→ **Given task**
Return, unaltered, every line from the beginning of the material below up to and including the one with "on the value.".

→ **Dataset section**
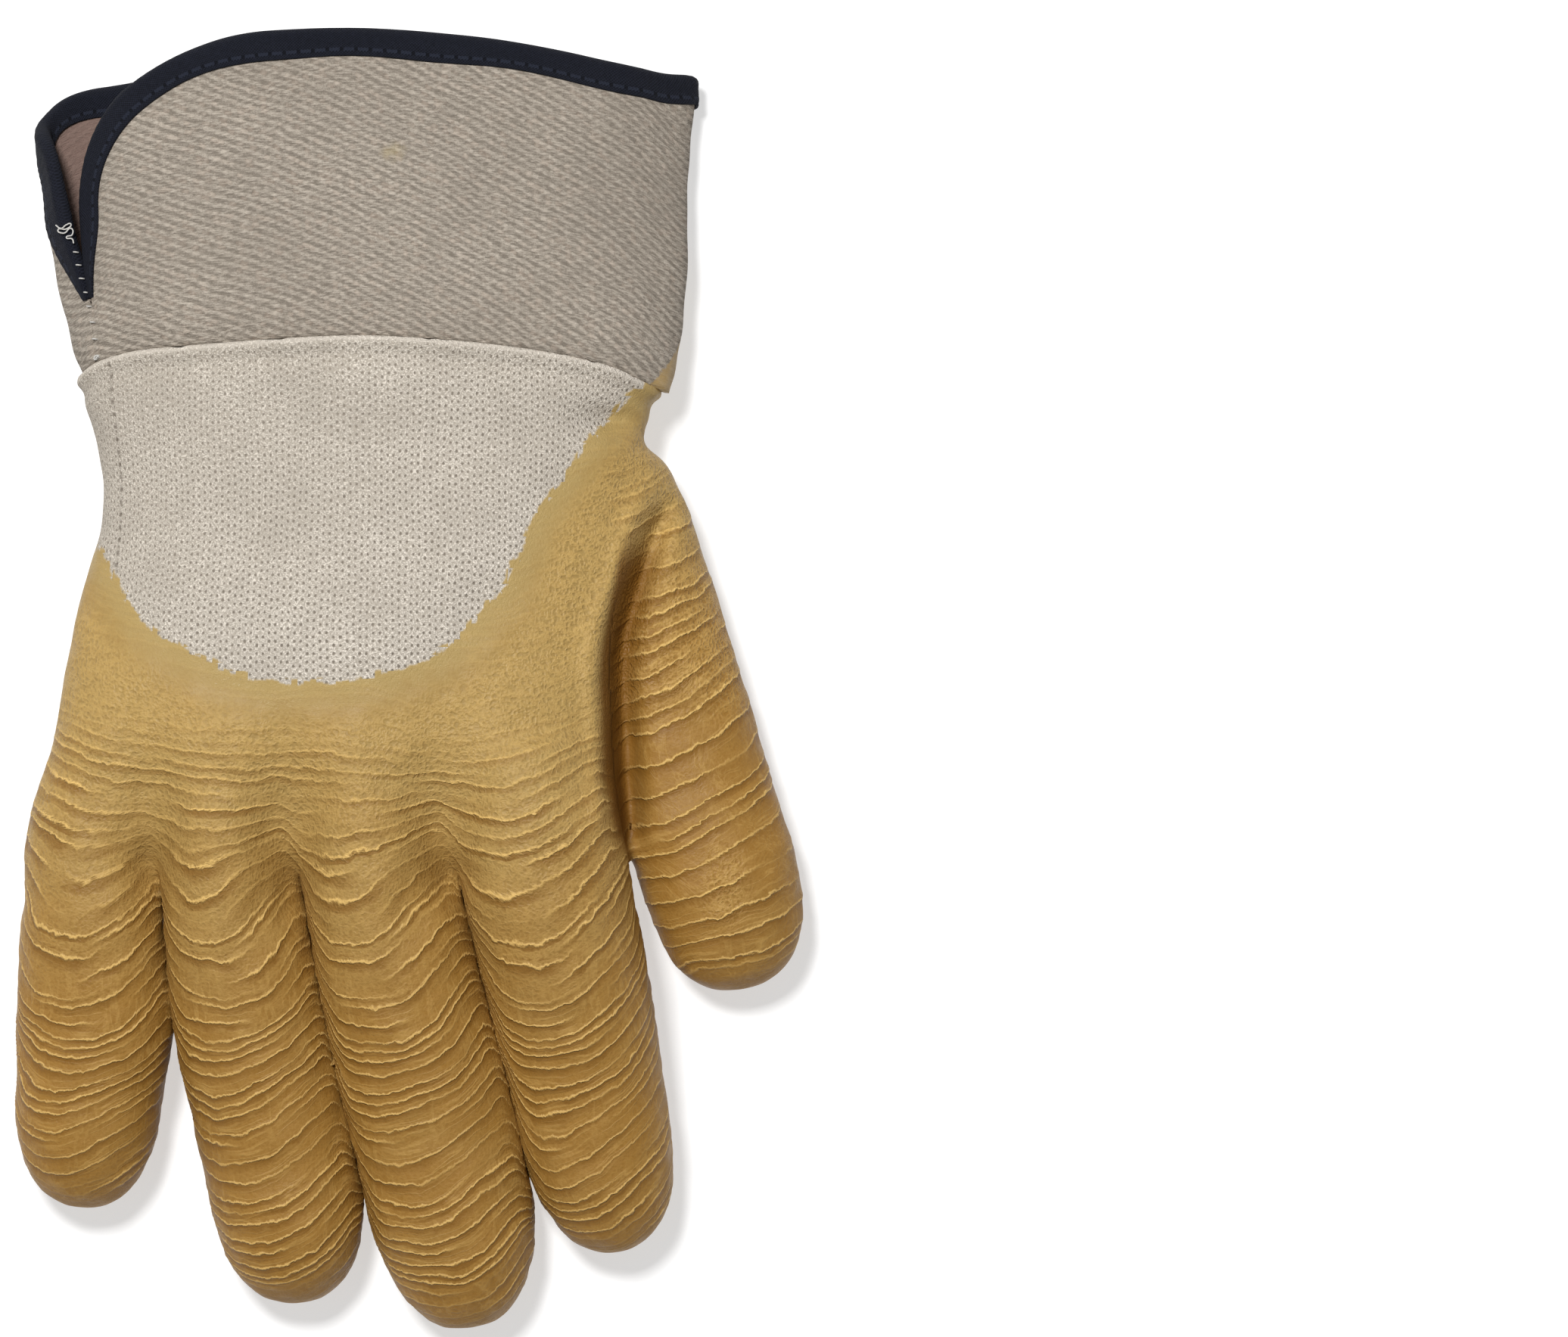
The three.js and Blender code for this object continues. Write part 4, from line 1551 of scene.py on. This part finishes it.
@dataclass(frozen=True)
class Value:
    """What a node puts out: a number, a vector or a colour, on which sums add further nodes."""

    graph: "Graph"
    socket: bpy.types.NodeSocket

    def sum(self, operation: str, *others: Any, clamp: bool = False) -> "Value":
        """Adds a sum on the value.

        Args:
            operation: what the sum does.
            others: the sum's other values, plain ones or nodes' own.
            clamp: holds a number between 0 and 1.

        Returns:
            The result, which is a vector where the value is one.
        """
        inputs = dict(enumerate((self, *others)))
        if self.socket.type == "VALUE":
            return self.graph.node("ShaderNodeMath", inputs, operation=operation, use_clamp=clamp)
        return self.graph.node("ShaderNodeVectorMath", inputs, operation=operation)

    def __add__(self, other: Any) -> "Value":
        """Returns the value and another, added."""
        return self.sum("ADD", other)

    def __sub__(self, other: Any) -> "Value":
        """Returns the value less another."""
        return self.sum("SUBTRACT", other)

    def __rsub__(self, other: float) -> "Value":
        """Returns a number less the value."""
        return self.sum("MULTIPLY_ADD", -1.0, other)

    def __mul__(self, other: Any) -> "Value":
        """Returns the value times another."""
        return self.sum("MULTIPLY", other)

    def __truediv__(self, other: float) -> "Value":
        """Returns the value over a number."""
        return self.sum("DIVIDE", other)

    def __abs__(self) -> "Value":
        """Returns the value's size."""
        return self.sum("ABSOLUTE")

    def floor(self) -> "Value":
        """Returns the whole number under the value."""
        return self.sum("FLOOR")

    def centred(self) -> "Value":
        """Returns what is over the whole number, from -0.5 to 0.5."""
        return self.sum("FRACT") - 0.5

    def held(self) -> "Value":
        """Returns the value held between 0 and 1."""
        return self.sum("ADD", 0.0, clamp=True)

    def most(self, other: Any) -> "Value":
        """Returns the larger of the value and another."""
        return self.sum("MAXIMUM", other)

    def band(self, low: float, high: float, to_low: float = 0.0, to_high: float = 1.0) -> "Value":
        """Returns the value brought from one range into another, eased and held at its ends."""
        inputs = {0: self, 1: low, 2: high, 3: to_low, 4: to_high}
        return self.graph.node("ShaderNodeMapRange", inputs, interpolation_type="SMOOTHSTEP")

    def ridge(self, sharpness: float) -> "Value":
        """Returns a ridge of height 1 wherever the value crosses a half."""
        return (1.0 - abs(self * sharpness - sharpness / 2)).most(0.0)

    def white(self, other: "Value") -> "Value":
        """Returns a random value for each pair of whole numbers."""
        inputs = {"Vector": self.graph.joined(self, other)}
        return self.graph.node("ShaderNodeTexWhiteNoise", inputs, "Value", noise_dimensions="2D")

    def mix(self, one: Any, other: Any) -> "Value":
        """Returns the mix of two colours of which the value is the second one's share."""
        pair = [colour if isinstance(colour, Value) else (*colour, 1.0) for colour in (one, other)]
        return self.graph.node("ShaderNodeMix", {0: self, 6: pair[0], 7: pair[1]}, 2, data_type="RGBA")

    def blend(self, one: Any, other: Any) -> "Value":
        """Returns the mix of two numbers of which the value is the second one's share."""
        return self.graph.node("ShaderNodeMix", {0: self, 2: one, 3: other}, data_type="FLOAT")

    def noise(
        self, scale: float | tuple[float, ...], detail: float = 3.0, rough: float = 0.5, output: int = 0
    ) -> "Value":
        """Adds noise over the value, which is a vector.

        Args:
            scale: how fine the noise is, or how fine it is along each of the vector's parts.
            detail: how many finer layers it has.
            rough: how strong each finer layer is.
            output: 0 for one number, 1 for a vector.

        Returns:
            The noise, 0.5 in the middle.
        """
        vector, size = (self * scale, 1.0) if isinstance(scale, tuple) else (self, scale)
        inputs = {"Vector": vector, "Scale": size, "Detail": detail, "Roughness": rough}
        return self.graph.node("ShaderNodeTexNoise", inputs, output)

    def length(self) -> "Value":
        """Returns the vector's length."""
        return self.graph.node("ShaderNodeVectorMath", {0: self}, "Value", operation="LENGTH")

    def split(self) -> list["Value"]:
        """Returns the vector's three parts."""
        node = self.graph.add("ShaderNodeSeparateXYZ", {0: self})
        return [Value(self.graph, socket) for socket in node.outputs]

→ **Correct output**
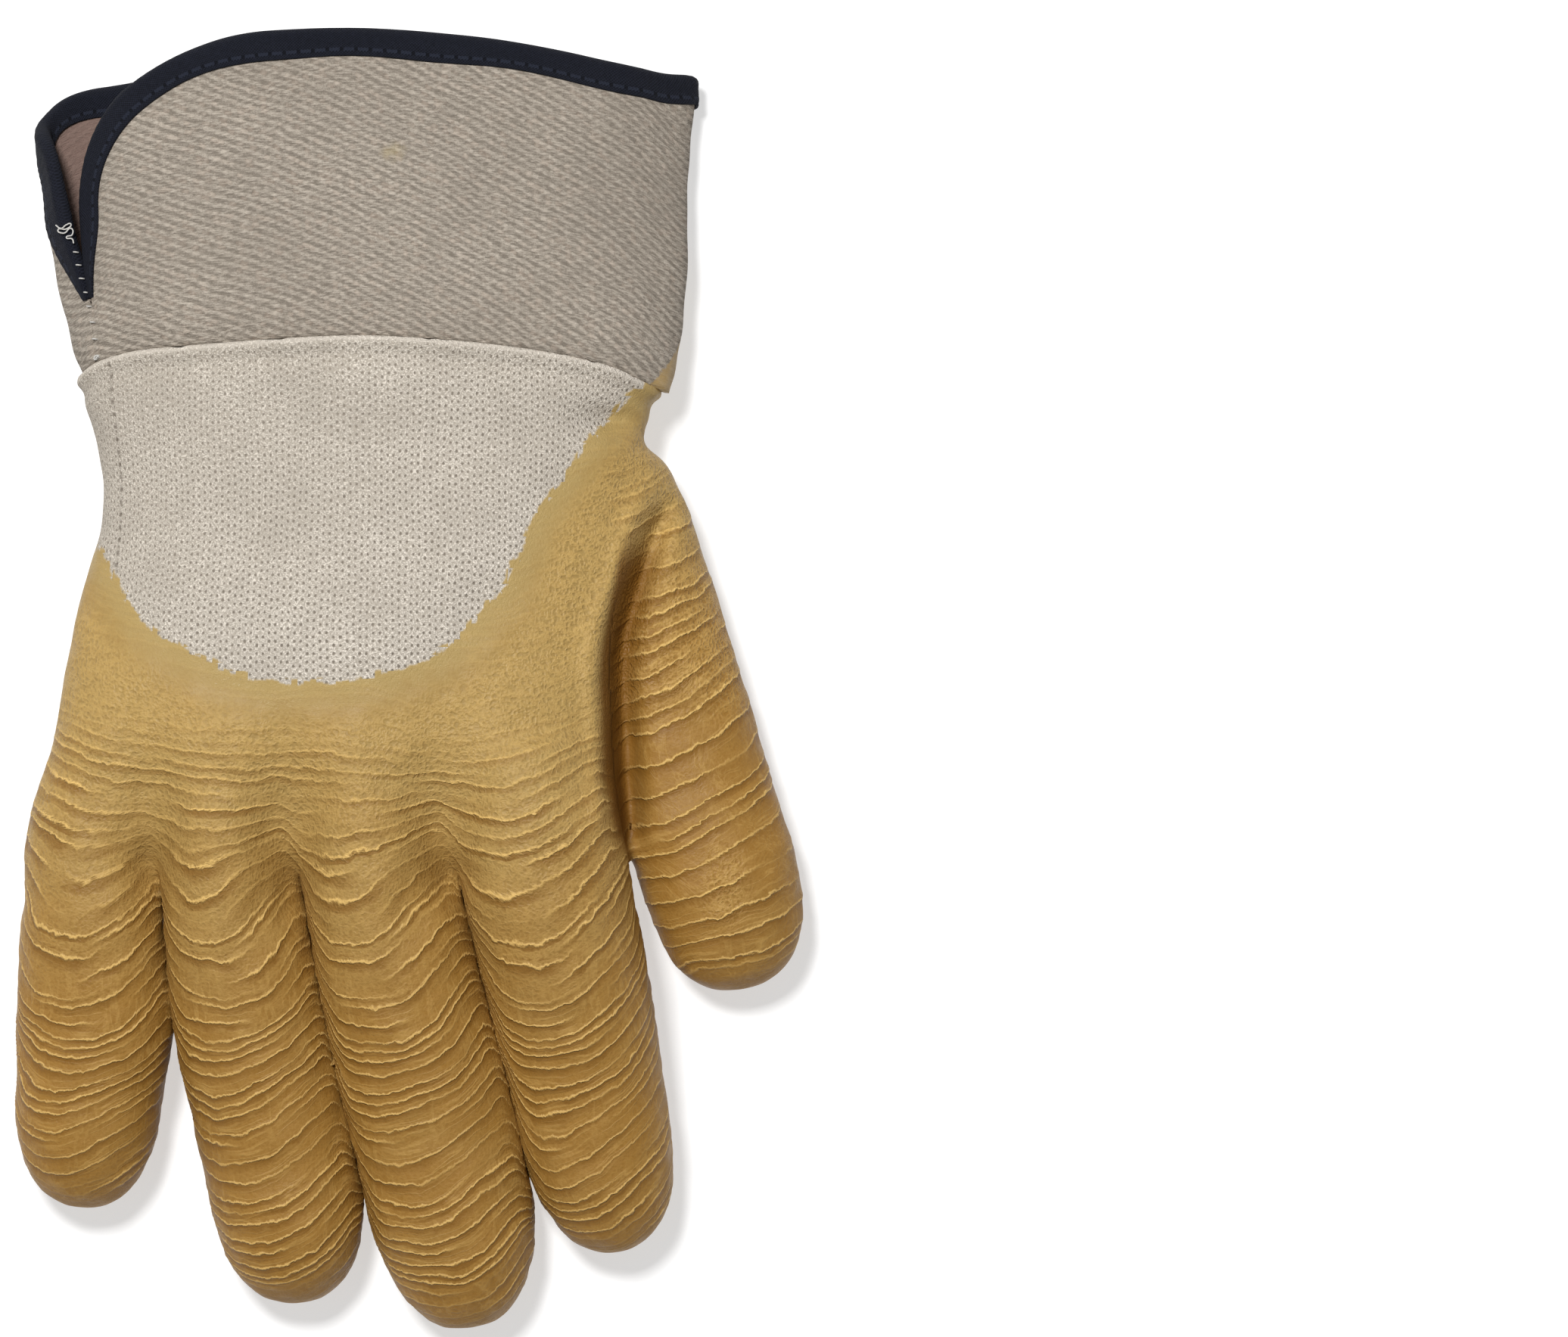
The three.js and Blender code for this object continues. Write part 4, from line 1551 of scene.py on. This part finishes it.
@dataclass(frozen=True)
class Value:
    """What a node puts out: a number, a vector or a colour, on which sums add further nodes."""

    graph: "Graph"
    socket: bpy.types.NodeSocket

    def sum(self, operation: str, *others: Any, clamp: bool = False) -> "Value":
        """Adds a sum on the value.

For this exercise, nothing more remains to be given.